From sublime to subprime

Written on the 9 September 2009

From sublime to subprime

Griffith University professor of finance Michael Drew, is known for his research on superannuation investment models. He says issues such as integrity, trust and transparency need to be more than mere rhetoric; they must become an integral part of the daily life of a reformed global financial system.

THE spectacular growth in adventure-type tourism around the globe suggests that activities that incorporate a level of fear may fulfil some basic human need. And yet, sometimes tragically, we are often reminded of the very real risks of these adventurous pursuits.

The global financial crisis (GFC) has shown that the spirit of adventure has not been contained to the development of exciting new ways to spend our leisure time. A number of adrenaline-fuelled adventures, under the guise of financial innovation, have been the hallmark of the global banking system in recent years.

A heady mix of low interest rates, lax lending standards and the explosion of a number of innovative financial products (such as credit default swaps and collateralised debt obligations) saw the rise of new and largely misunderstood risks that brought the global financial architecture to its knees.

There is now voluminous commentary on the origins of the GFC, the international response to containing the crisis and Herculean effort to stop the global economy sliding into a depression. These are non-trivial issues that require a great deal of critical reflection in order to further our understanding of the crisis.

Recent data collected by the US Congressional Research Service suggests that, since late 2008, stimulus packages announced by governments around the world has now exceeded $2.7 trillion, or roughly three times Australia’s annual gross domestic product. But in the fast moving world of the GFC, the debate is now shifting to perhaps the most challenging question – how are we going to stop this from re-occurring?

Since March 2008, there has been no fewer than seven major international reports proposing various degrees of reform. The key contributors to the debate include various US agencies (Department of the Treasury, the Counterparty Risk Management Policy Group and the Congressional Oversight Panel), the UK’s Financial Services Authority and international statements from the Group of 30 and G20.

The over-riding messages from these reports are loud and clear: A more holistic approach to regulating the financial system (with minimum standards applied across borders) is mandatory; more stringent controls on banks (including heightened regulation of new financial products) are required; and reform of executive remuneration is needed to discourage excessive risk taking.

Given the size of the global stimulus bill, this doesn’t seem like an unreasonable set of demands to ensure a robust financial system for this generation of taxpayers (and given the length of time it will take to repay, perhaps the next generation as well).

The US sub-prime crisis, the Madoff scandal and the demise of Lehman Brothers has demonstrated multiple failures in the current system, with many investors hit by unfair, deceptive, and fraudulent practices.

In Australia, the Storm Financial fiasco, the temporary ban on short selling and the shift towards national consumer credit regulation reflects the imperfect structure of the Australian finance industry.
The bold initiatives announced by the Australian Securities and Investment Commission recently to further protect consumers reflects the community’s outrage at the current state of practices within the industry.

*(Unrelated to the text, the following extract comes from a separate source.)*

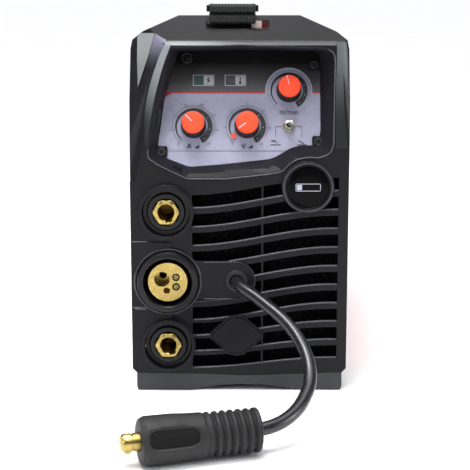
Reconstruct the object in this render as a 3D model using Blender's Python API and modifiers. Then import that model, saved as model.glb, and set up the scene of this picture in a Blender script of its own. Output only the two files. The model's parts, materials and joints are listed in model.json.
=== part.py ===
"""A compact MIG welding machine and its polarity lead, modelled as separate parts.

Metres, +Z up, the front faces -Y and +X is on the right seen from the front. The origin is on the floor,
under the middle of the machine.
"""

import math

import bmesh
import bpy
from mathutils import Matrix, Vector

# Driving dimensions of the case
HEIGHT = 0.304
LENGTH = 0.430
REACH = 0.008  # how far sockets and inlets stand out from the end faces
FRONT = -LENGTH / 2 + REACH
BACK = LENGTH / 2 - REACH
WALL = 0.003  # moulded plastic
SHEET = 0.0015  # folded steel
GAP = 0.0003  # between touching parts
BEZEL_DEPTH = 0.055
HEAD_DEPTH = 0.018
REAR_DROP = 0.0135  # the rear bezel is lower than the front one by this
COVER_X = 0.0838
COVER_TOP = 0.2750
COVER_END = FRONT + 0.046
FLOOR_Z = 0.0092
PAN_HALF = 0.0808

# Tilted control plate in the front bezel
TILT = math.radians(19)
PLATE_FOOT_Z = 0.190
PLATE_FOOT_DEPTH = 0.007
PLATE_THICK = 0.003
SHAFT_RADIUS = 0.003
KNOBS = {"current": (-0.0368, 0.2160), "voltage": (0.0061, 0.2160), "wire_speed": (0.0399, 0.2438)}
SWITCH_AT = (0.0397, 0.2159)
LENSES = {"left": -0.0289, "right": -0.0032}
LENS_Z = 0.2522
LENS_HALF = (0.0080, 0.0038)

# Sockets on the front, centres in x and z
POSITIVE = (-0.0588, 0.1490)
NEGATIVE = (-0.0579, 0.0388)
TORCH = (-0.0578, 0.0922)
DINSE_BORE = 0.0065
COLLAR_INNER = 0.0193
COLLAR_OUTER = 0.0220
TORCH_HOLE = 0.0229
TORCH_RING = 0.0290
LEAD_EXIT = (-0.0027, 0.0930)
LEAD_RADIUS = 0.005
BLANK_AT = (-0.0021, 0.0470)
BADGE_AT = (0.0548, 0.1693)

# Louvres
LOUVRE_TOP = 0.1668
LOUVRE_PITCH = 0.0154
LOUVRE_COUNT = 10
OPENING_HEIGHT = 0.0100
LOUVRE_LEFT = -0.0380
LOUVRE_RIGHT = 0.0795
LOUVRE_SAMPLES = 9

# Wire compartment on the left, electronics on the right
PARTITION_X = -0.0200
SPOOL_AT = (-0.0515, 0.0750, 0.1500)
SPOOL_RADIUS = 0.100
SPOOL_WIDTH = 0.052
COIL_RADIUS = 0.075
WIRE_X = -0.0625
WIRE_Z = 0.0945
WIRE_RADIUS = 0.0004
ROLL_Y = -0.0740
DRIVE_RADIUS = 0.0150
PRESSURE_RADIUS = 0.0130
ARM_PIVOT = (0.0, -0.0360, 0.1140)
SCREW_PIVOT = (0.0, -0.1100, 0.0800)
ARM_X = (-0.0565, -0.0445)
FAN_AT = (0.0300, 0.1150)
FAN_SIZE = 0.092
FAN_Y = BACK - 0.032
FAN_SLOTS = 9
FAN_SLOT_PITCH = 0.0100
FAN_SLOT_HEIGHT = 0.0060
SWITCH_BODY = (-0.0395, 0.2250)
ROCKER_TILT = math.radians(10)
MAINS_AT = (0.0300, 0.2150)
GAS_AT = (-0.0400, 0.0480)
HINGE_X = -0.0845
HINGE_Z = 0.0125
DOOR_TOP = 0.2700
LATCH_Z = 0.2580
LATCH_Y = 0.1150

# Carrying strap
STRAP_X = -0.0055
STRAP_WIDTH = 0.0365
STRAP_THICK = 0.0018
SLOT_X = (-0.026, 0.023)
SLOT_Z = (0.2935, 0.3000)

# Polarity lead: its route from the grommet to the plug, relative to the front face
LEAD_ROUTE = (
    (-0.0027, 0.010, 0.0930), (-0.0027, 0.000, 0.0930), (-0.0013, -0.010, 0.0921),
    (0.0050, -0.0185, 0.0893), (0.0140, -0.0275, 0.0850), (0.0235, -0.0375, 0.0797),
    (0.0330, -0.0475, 0.0738), (0.0410, -0.0572, 0.0668), (0.0470, -0.0670, 0.0592),
    (0.0512, -0.0775, 0.0510), (0.0528, -0.0880, 0.0430), (0.0518, -0.0985, 0.0362),
    (0.0482, -0.1085, 0.0308), (0.0437, -0.1178, 0.0264), (0.0377, -0.1262, 0.0228),
    (0.0303, -0.1335, 0.0200), (0.0221, -0.1393, 0.0184), (0.0135, -0.1430, 0.0177),
    (0.0060, -0.1452, 0.0177), (-0.0009, -0.1472, 0.0177),
)
PLUG_BACK = Vector((0.0135, -0.1430, 0.0177))
PLUG_HEADING = Vector((-0.960, -0.280, 0.0)).normalized()
PLUG_LENGTH = 0.0870
PIN_RADIUS = 0.0065

# Directions that a turned or flat piece can face: the local +Z goes there
TO_FRONT = (math.pi / 2, 0, 0)
TO_BACK = (-math.pi / 2, 0, 0)
TO_LEFT = (0, -math.pi / 2, 0)
TO_RIGHT = (0, math.pi / 2, 0)
TO_PANEL = (math.pi / 2 - TILT, 0, 0)
UPWARD = (0, 0, 0)

# Finish: colour as 0-255 values, roughness, metallic
FINISHES = {
    "case_plastic": ((64, 64, 71), 0.45, 0.0),
    "black_plastic": ((28, 28, 30), 0.35, 0.0),
    "label": ((150, 150, 165), 0.5, 0.0),
    "cap_orange": ((250, 100, 60), 0.4, 0.0),
    "red_paint": ((178, 24, 30), 0.3, 0.0),
    "zinc_steel": ((160, 163, 165), 0.4, 1.0),
    "nickel": ((190, 188, 182), 0.25, 1.0),
    "brass": ((200, 170, 95), 0.3, 1.0),
    "rubber": ((45, 45, 47), 0.7, 0.0),
    "cord": ((34, 34, 36), 0.35, 0.0),
    "webbing": ((60, 62, 60), 0.9, 0.0),
    "aluminium": ((175, 178, 180), 0.35, 1.0),
    "circuit_board": ((30, 95, 60), 0.5, 0.0),
    "copper_wire": ((185, 110, 70), 0.3, 1.0),
    "lens": ((150, 150, 165), 0.2, 0.0),
}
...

The regulatory challenge is to find an appropriate balance between the competing demands of consumer protection and financial innovation. While not a popular argument to make today, financial innovation in areas ranging from the provision of savings products, credit cards, home loans, ATM access, on-line banking and foreign exchange services, to name but a few, have provided more tailored solutions to meet our ever-changing financial needs.

The inability of the financial services industry and its regulators to keep the spirit of adventure in check and ensure that the interests of consumers are paramount in recent years suggest fundamental reform is warranted.

Issues such as integrity, trust and transparency need to be more than mere rhetoric; they must become an integral part of the daily life of the global financial system.

But while the push for more stringent regulation continues, the calls for continued financial innovation get stronger by the day.
How can we assist the growing pool of retirees managing longevity risk? How will the emissions trading scheme work?

We need to quickly discover how to walk the precarious tightrope between consumer protection and financial innovation; balancing the rewards of innovation with the risks that may arise for consumers.